Pour le politologue Mohamed Chafik Mesbah, les USA ont joué un rôle important dans la reconduction de Bouteflika à la tête du pays en 2004 mais pas en 2014. L’ « Invité du Direct » de Radio M, la web radio de Maghreb Emergent estime que la première puissance mondiale a demandé au chef d’état-major de l’époque de laisser Bouteflika remporter l’élection espérant un possible soutien de l’Algérie au projet du Grand Moyen Orient.
La reconduction de Abdelaziz Bouteflika à la tête du pays a eu le soutien de la France, selon l’analyse de Mohamed Chafik Mesbah, politologue et ancien colonel du Département du renseignement et de la sécurité (DRS). « L’appui de la France à M. Bouteflika ne souffre d’aucune contestation », a-t-il indiqué ce mardi lors de son passage sur l’émission «Invité du Direct » de Radio M, la webradio de Maghreb Emergent.
Selon ses explications, ce sont les lobbies d’affaires et les hiérarchies militaires qui dictent la politique algérienne de la France. « Les lobbys d’affaires ont besoin de l’Algérie parce que c’est un marché important et les hiérarchies militaires ont besoin de l’Algérie dans leur stratégie de guerre au Sahel », a-t-il expliqué.
Pour les Etats-Unis d’Amérique, ils « ne sont pas intéressés au premier plan par la situation interne en Algérie », a précisé M. Mesbah. Il en veut pour preuve un fait saillant incarné par la visite du secrétaire d’Etat américain John Kerry à la veille de l’élection présidentielle (les 2 et 3 avril) qui a préféré diner avec Sid Ahmed Ghozali (à l’hôtel El Aurassi), ancien chef du gouvernement dont la position franche contre le 4e mandat de Bouteflika n’est pas à démontrer, alors qu’il devait séjourner dans une résidence d’état.
Pour l’ancien colonel du DRS, c’est à l’élection présidentielle de 2004 à laquelle s’est présenté Ali Benflis que les USA ont pu jouer un rôle dans la reconduction de Bouteflika à la tête du pays. Selon lui, une semaine avant le scrutin, l’ambassadeur US à l’époque avait demandé audience au chef d’état-major Mohammed Lamari. « Il (l’ambassadeur US lui avait dit que les USA ne voudraient pas que le scrutin soit perturbé.
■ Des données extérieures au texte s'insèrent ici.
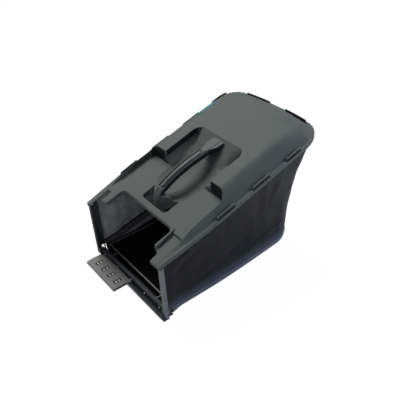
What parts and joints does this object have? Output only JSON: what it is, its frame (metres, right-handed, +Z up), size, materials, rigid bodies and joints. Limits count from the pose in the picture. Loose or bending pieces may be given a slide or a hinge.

Décryptage : « laissez M.Bouteflika remporter l’élection », a-t-il précisé, ajoutant que la grande puissance mondiale, préoccupée à l’époque par la concrétisation du projet du Grand Moyen Orient qui avait essuyé des refus de la part de nombreux pays arabes, cherchait un soutien en Algérie.
Election présidentielle : il n’y avait pas de contrôle réel du scrutin
L’invité du Direct estime que c’est ce « fait » qui a bouleversé la donne en 2004, alors que l’Armée à travers son état-major incarné par le général Lamari farouchement hostile à une reconduction de Bouteflika.
Pour l’élection de 2014, Mohamed Chafik Mesbah conteste les résultats annoncés par le ministre de l’Intérieur. « Ce sont des chiffres décidés d’une manière administrative », a-t-il dit, d’autant qu’il n’y avait pas eu, selon lui, de contrôle réel du scrutin.
Sur la candidature de Benflis, le politologue estime qu’elle n’avait pas le soutien de l’Armée. « Je l’ai mis en garde (Benflis) avant qu’il ne se présente en lui disant que Bouteflika allait se présenter contrairement à ce que disait son entourage et qu’il ne permettras jamais une élection libre et transparente », a-t-il révélé, rappelant qu’il avait soutenu en 2004 parce qu’il voyait en lui un candidat « ouvert à tous les courants politiques » qui peut assumer la conduite de la transition politique à l’époque.